■ Task statement: Exactly the lines from the line with "coat_front();" to the line with "obj.matrix_parent_inverse = Matrix.Identity(4)" should be extracted, both included, with no other lines.

-- Start Given information --

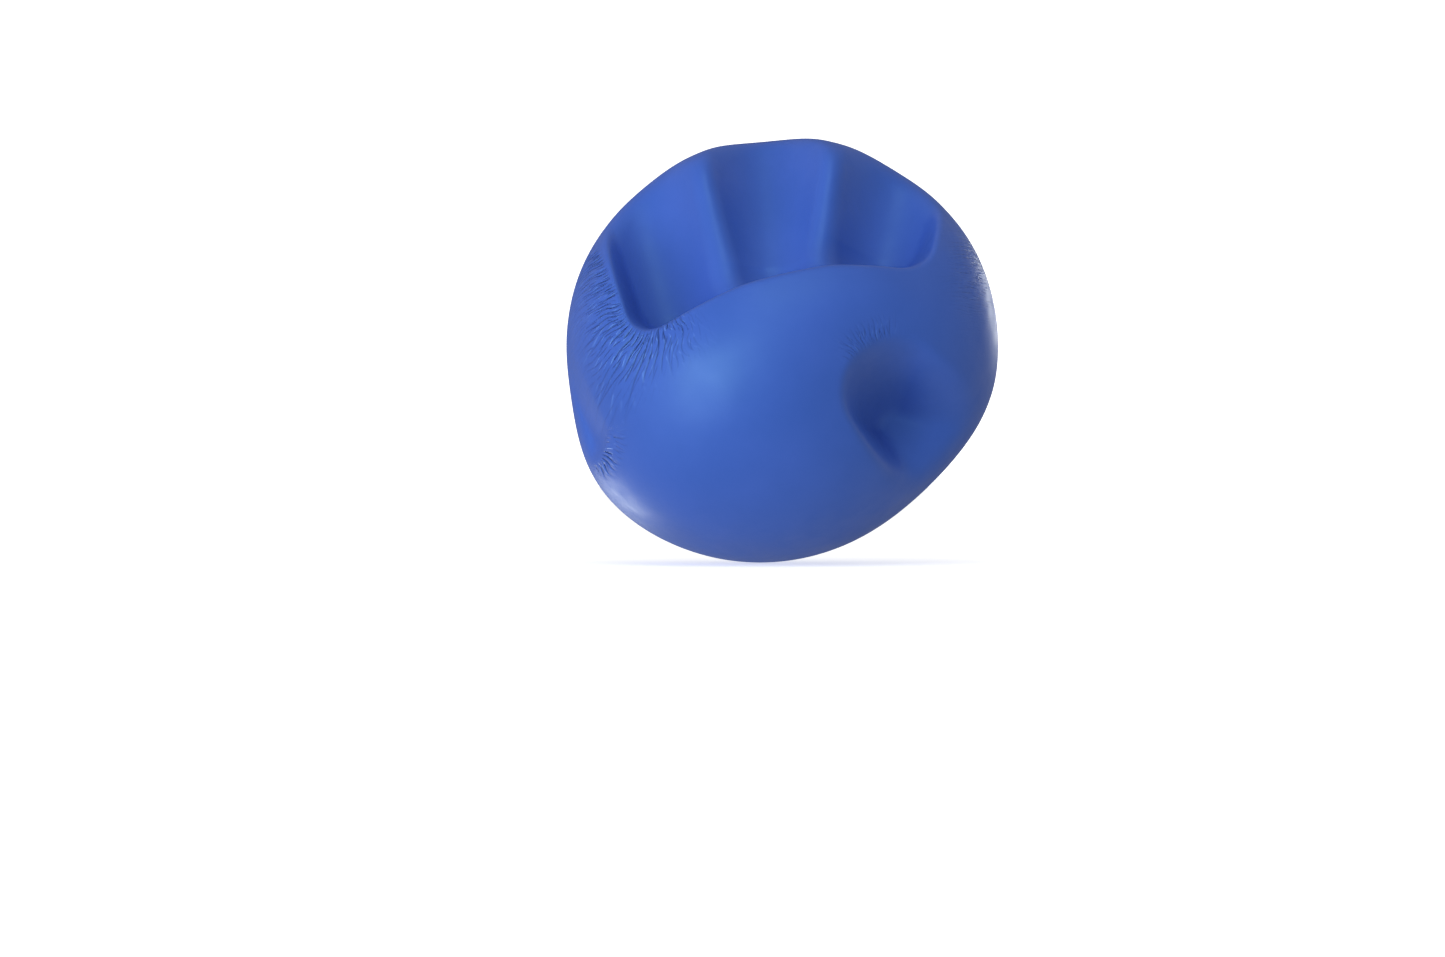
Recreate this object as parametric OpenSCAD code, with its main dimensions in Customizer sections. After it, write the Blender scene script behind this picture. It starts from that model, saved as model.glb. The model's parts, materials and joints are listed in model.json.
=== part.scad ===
// A foam stress ball, kept in the shape that a squeezing hand gives it.
// The origin is the centre of the round ball. +Z is up, -Y is the side that the fingertips press, and
// the palm flattens the side opposite to them. Layers from the outside in: a thin coloured coat in two
// halves, the dense rind of the foam, and its soft core. Under each fingertip a pad of foam sinks into
// its own pocket.

/* [Ball] */
// Diameter of the round ball
ball_d = 70; // [66:1:80]
// Thickness of the coloured coat
coat_t = 0.4; // [0.3:0.1:0.8]
// Thickness of the dense rind under the coat
rind_t = 1.2; // [0.8:0.1:2]
// Depth that the palm flattens the back by
palm_depth = 2.5; // [1.5:0.5:4]

/* [Pour plug] */
// Diameter of the trimmed stub of foam in the pour hole
plug_d = 7; // [5:0.5:9]
// Length of the stub, from the ball's surface into the core
plug_l = 5; // [4:0.5:8]

/* [Squeeze] */
// Depth of the three long fingers' pads, as squeezed
finger_depth = 16; // [10:1:17]
// Depth of the thumb's pad
thumb_depth = 10; // [6:1:11]
// Depth of the little finger's pad
little_depth = 5; // [3:1:6]
// How much further a harder squeeze takes every pad, as a share of its depth
squeeze_more = 0.19; // [0.1:0.01:0.2]
// Downward tilt of the long fingers' press
finger_tilt = 18; // [14:1:22]
// Turn of the long fingers' press to the right
finger_turn = 0; // [-4:1:4]

/* [Fingertips] */
// Half the width of the dent of a long finger
finger_r = 7.4; // [6:0.1:7.6]
// Half the width of the thumb's dent
thumb_r = 8.5; // [7:0.1:9]
// Half the width of the little finger's dent
little_r = 5.6; // [5:0.1:6.5]
// Thickness of the foam pad that sinks under a fingertip
pad_t = 4.5; // [3.5:0.1:5]

/* [Hidden] */
$fn = 96;

ball_r = ball_d / 2;
coat_in_r = ball_r - coat_t;          // inner radius of the coat
rind_in_r = coat_in_r - rind_t;       // inner radius of the rind
bond_gap = 0.05;                      // room between layers that are bonded to each other
slide_gap = 0.3;                      // room between a pad and the walls of its pocket
pad_reach = 28.5;                     // how far a pad spreads from its press axis
plug_axis = [23.5, 0, 22.4];          // rotation of the pour plug's axis from +Y: up, then to the left
coat_blue = [0.16, 0.36, 0.72];
pad_blue = [0.20, 0.42, 0.78];
rind_cream = [0.88, 0.84, 0.70];
core_cream = [0.95, 0.92, 0.80];

// Each fingertip: [press tilt, press turn, tip's place across and up, half width, lean, run, depth]
ring = [finger_tilt, finger_turn, [-18.2, 0.5], finger_r, 11, 32, finger_depth];
middle = [finger_tilt, finger_turn, [-2, 7.5], finger_r, 3, 28, finger_depth];
index = [finger_tilt, finger_turn, [16.2, 10.2], finger_r, -7, 24, finger_depth];
thumb = [-13, -31, [0, 0], thumb_r, -130, 9, thumb_depth];
little = [-26, 72, [0, 0], little_r, 8, 2, little_depth];
fingertips = [ring, middle, index, thumb, little];

function deepest(tip) = tip[6] * (1 + squeeze_more);

// Turns +Z into the direction that a fingertip comes from; X is then across the ball and Y is up it.
module press_frame(tip) rotate([-tip[0], 0, -tip[1]]) rotate([90, 0, 0]) children();

// Turns +Z into the direction that the palm faces the ball from.
module palm_frame() rotate([-finger_tilt, 0, -finger_turn]) rotate([-90, 0, 0]) children();

// The straight column that a fingertip presses in, from height low to height high of its press frame.
module finger_column(tip, low, high, gap = 0) {
    r = tip[3] + gap;
    intersection() {
        translate([tip[2][0], tip[2][1], low]) rotate(tip[4]) {
            cylinder(r = r, h = high - low);
            translate([-r, 0, 0]) cube([2 * r, tip[5], high - low]);
            translate([0, tip[5], 0]) cylinder(r = r, h = high - low);
        }
        translate([0, 0, low]) cylinder(r = pad_reach + gap, h = high - low);
    }
}

// A sphere whose poles lie across the press, so that neither is inside a fingertip's column.
module side_sphere(r) rotate([90, 0, 0]) sphere(r = r);

// The foam under one fingertip, sunk by its depth.
module pad(tip) {
    color(pad_blue) press_frame(tip) translate([0, 0, -tip[6]]) difference() {
        intersection() {
            finger_column(tip, 0, ball_r + 1);
            side_sphere(ball_r);
        }
        side_sphere(ball_r - pad_t);
    }
}

// The room that a pad needs, from outside the ball down to where the hardest squeeze takes it.
module pocket(tip) {
    sink = deepest(tip) + slide_gap;
    press_frame(tip) difference() {
        finger_column(tip, -sink, ball_r + 1, slide_gap);
        translate([0, 0, -sink]) side_sphere(ball_r - pad_t);
    }
}

module pockets() for (tip = fingertips) pocket(tip);

// The round ball of radius r, flattened at the back by the palm to the same depth for every layer.
module flattened_ball(r) {
    flat = r - palm_depth;
    intersection() {
        sphere(r = r);
        palm_frame() translate([0, 0, -2 * r]) cylinder(r = 2 * r, h = 2 * r + flat);
    }
}

// The half of space in front of (side = -1) or behind (side = 1) the parting plane.
module half_space(side) translate([-ball_d, side < 0 ? -2 * ball_d : 0, -ball_d]) cube(2 * ball_d);

module plug_shape(r, low, high) rotate(plug_axis) rotate([-90, 0, 0])
    translate([0, 0, low]) cylinder(r = r, h = high - low);

module plug_hole() plug_shape(plug_d / 2 + bond_gap, ball_r - plug_l - bond_gap, ball_r + 1);

// The coloured film between the outer surface and the rind, on one side of the parting plane.
module coat_half(side) {
    intersection() {
        difference() {
            flattened_ball(ball_r);
            flattened_ball(coat_in_r);
        }
        half_space(side);
    }
}

module coat_front() {
    color(coat_blue) difference() {
        coat_half(-1);
        pockets();
    }
}

module coat_back() {
    color(coat_blue) difference() {
        coat_half(1);
        plug_hole();
    }
}

module foam_rind() {
    color(rind_cream) difference() {
        flattened_ball(coat_in_r - bond_gap);
        flattened_ball(rind_in_r);
        pockets();
        plug_hole();
    }
}

module foam_core() {
    color(core_cream) difference() {
        flattened_ball(rind_in_r - bond_gap);
        pockets();
        plug_hole();
    }
}

module pour_plug() {
    color(core_cream) intersection() {
        plug_shape(plug_d / 2, ball_r - plug_l, ball_r + 1);
        sphere(r = ball_r);
    }
}

module ring_pad() pad(ring);
module middle_pad() pad(middle);
module index_pad() pad(index);
module thumb_pad() pad(thumb);
module little_pad() pad(little);

coat_front();
coat_back();
foam_rind();
foam_core();
pour_plug();
ring_pad();
middle_pad();
index_pad();
thumb_pad();
little_pad();
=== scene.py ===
import json
import math

import bpy
import numpy as np
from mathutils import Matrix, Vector

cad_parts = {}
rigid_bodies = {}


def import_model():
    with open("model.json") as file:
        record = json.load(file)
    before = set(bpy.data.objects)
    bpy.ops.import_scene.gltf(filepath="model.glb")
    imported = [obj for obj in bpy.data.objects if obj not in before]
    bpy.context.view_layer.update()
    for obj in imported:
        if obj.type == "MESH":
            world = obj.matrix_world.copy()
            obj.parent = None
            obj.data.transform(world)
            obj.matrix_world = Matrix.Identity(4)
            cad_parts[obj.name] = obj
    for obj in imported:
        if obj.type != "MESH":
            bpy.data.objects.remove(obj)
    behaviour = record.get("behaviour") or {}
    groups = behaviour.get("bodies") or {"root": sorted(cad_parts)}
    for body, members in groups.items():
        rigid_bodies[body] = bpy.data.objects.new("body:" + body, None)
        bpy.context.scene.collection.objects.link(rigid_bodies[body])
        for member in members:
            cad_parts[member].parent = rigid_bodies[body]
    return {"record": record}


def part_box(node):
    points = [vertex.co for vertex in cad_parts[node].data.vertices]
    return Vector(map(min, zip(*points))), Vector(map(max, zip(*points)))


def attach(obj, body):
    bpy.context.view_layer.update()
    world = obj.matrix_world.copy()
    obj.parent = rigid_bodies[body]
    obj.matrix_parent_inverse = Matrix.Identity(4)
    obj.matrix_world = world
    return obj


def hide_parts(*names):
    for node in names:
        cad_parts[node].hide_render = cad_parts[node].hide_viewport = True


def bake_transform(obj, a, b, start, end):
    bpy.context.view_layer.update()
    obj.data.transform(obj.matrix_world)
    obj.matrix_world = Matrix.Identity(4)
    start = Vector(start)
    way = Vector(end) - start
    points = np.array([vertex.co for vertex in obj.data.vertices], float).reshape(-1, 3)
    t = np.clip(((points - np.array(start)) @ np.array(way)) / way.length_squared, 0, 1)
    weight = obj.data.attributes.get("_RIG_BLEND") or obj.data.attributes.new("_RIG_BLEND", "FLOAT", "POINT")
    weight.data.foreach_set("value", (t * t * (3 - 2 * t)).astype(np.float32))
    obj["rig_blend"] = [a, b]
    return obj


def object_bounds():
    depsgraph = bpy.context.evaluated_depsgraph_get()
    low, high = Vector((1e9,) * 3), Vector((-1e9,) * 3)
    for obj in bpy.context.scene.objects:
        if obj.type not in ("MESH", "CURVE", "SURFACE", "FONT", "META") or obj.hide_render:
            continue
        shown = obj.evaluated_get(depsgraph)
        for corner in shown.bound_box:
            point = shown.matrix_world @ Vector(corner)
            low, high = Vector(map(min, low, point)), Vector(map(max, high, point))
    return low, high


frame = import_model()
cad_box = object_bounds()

# A foam stress ball as a squeezing hand leaves it. Shapes are worked out in millimetres and turned into
# metres when a mesh is made. Every skin point is the round ball's own point moved along one line, the
# press, by a depth. That depth, over the press joint's travel, is the point's blend weight, so the
# joint's lower limit gives back the round ball. Only the base's shift to the left, and the creases'
# bump shading, painted shade and painted highlights, stay.

MM = 0.001
UP = np.array([0.0, 0.0, 1.0])

joints = {joint["name"]: joint for joint in frame["record"]["behaviour"]["joints"]}
press_joint = joints["middle_press"]
PRESS = np.array(press_joint["axis"], float)              # the way the fingertips push
TRAVEL = -press_joint["range_m"][0] / MM                  # from the round ball to the squeezed one
BALL_R = (cad_box[1][0] - cad_box[0][0]) / 2 / MM
ACROSS = np.array([1.0, 0.0, 0.0])                        # across the fingers
ALONG = np.cross(ACROSS, PRESS)                           # up along the fingers
PALM_FLAT = np.dot(frame["record"]["mounts"][0]["pos_m"], PRESS) / MM

COAT_T = 0.4            # coloured film
RIND_T = 1.2            # dense foam under it
LAYER_GAP = 0.05
PARTING_DEPTH = 0.07    # of the groove where the two halves of the coat meet


# ---------------------------------------------------------------- small numeric helpers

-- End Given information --

■ Worked solution:
coat_front();
coat_back();
foam_rind();
foam_core();
pour_plug();
ring_pad();
middle_pad();
index_pad();
thumb_pad();
little_pad();
=== scene.py ===
import json
import math

import bpy
import numpy as np
from mathutils import Matrix, Vector

cad_parts = {}
rigid_bodies = {}


def import_model():
    with open("model.json") as file:
        record = json.load(file)
    before = set(bpy.data.objects)
    bpy.ops.import_scene.gltf(filepath="model.glb")
    imported = [obj for obj in bpy.data.objects if obj not in before]
    bpy.context.view_layer.update()
    for obj in imported:
        if obj.type == "MESH":
            world = obj.matrix_world.copy()
            obj.parent = None
            obj.data.transform(world)
            obj.matrix_world = Matrix.Identity(4)
            cad_parts[obj.name] = obj
    for obj in imported:
        if obj.type != "MESH":
            bpy.data.objects.remove(obj)
    behaviour = record.get("behaviour") or {}
    groups = behaviour.get("bodies") or {"root": sorted(cad_parts)}
    for body, members in groups.items():
        rigid_bodies[body] = bpy.data.objects.new("body:" + body, None)
        bpy.context.scene.collection.objects.link(rigid_bodies[body])
        for member in members:
            cad_parts[member].parent = rigid_bodies[body]
    return {"record": record}


def part_box(node):
    points = [vertex.co for vertex in cad_parts[node].data.vertices]
    return Vector(map(min, zip(*points))), Vector(map(max, zip(*points)))


def attach(obj, body):
    bpy.context.view_layer.update()
    world = obj.matrix_world.copy()
    obj.parent = rigid_bodies[body]
    obj.matrix_parent_inverse = Matrix.Identity(4)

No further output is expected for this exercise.